(Task statement) Where the word "Blender" occurs in a line, return that line.

(Material provided)
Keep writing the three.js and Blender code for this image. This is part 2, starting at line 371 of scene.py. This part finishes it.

==

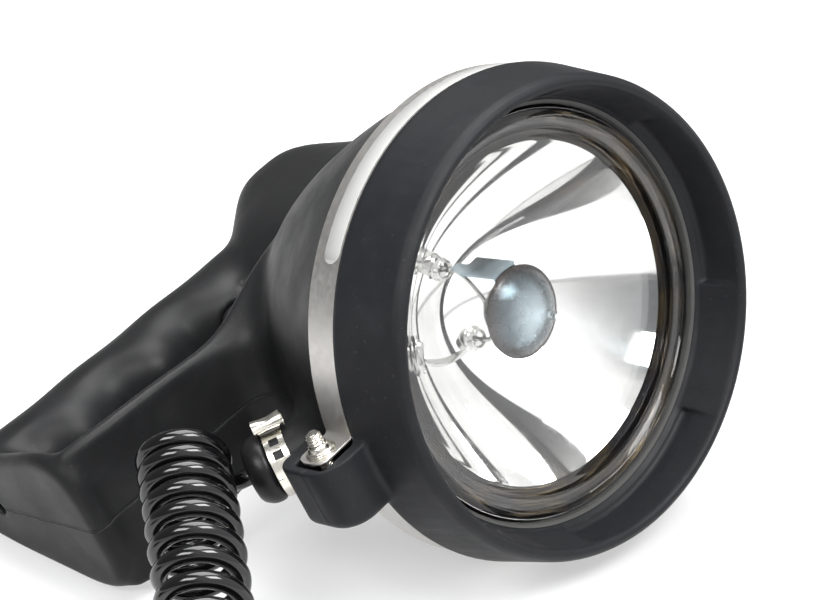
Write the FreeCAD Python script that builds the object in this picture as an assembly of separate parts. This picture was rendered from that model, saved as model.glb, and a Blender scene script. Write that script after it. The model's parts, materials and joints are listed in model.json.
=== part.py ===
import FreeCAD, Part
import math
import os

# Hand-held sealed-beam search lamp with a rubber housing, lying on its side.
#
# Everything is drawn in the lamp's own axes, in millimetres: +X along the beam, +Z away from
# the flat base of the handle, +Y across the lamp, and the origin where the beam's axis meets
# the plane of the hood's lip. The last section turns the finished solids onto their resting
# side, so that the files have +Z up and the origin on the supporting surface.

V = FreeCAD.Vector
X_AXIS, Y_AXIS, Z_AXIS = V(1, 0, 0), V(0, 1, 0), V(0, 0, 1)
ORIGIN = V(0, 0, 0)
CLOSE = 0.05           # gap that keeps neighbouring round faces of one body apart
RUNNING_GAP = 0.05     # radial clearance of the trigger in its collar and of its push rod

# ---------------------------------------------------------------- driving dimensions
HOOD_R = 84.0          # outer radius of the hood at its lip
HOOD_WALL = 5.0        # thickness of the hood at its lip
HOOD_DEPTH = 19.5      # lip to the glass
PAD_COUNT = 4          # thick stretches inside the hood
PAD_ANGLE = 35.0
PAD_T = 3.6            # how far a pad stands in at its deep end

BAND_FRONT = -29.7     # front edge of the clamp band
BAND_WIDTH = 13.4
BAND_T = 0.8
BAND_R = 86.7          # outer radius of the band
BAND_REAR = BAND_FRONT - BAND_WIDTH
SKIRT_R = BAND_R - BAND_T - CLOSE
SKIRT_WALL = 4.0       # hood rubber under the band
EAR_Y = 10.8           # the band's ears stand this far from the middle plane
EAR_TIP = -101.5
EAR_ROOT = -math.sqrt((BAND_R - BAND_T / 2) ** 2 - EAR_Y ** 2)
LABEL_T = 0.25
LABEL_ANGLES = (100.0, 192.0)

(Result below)
Keep writing the three.js and Blender code for this image. This is part 2, starting at line 371 of scene.py. This part finishes it.
Write the FreeCAD Python script that builds the object in this picture as an assembly of separate parts. This picture was rendered from that model, saved as model.glb, and a Blender scene script. Write that script after it. The model's parts, materials and joints are listed in model.json.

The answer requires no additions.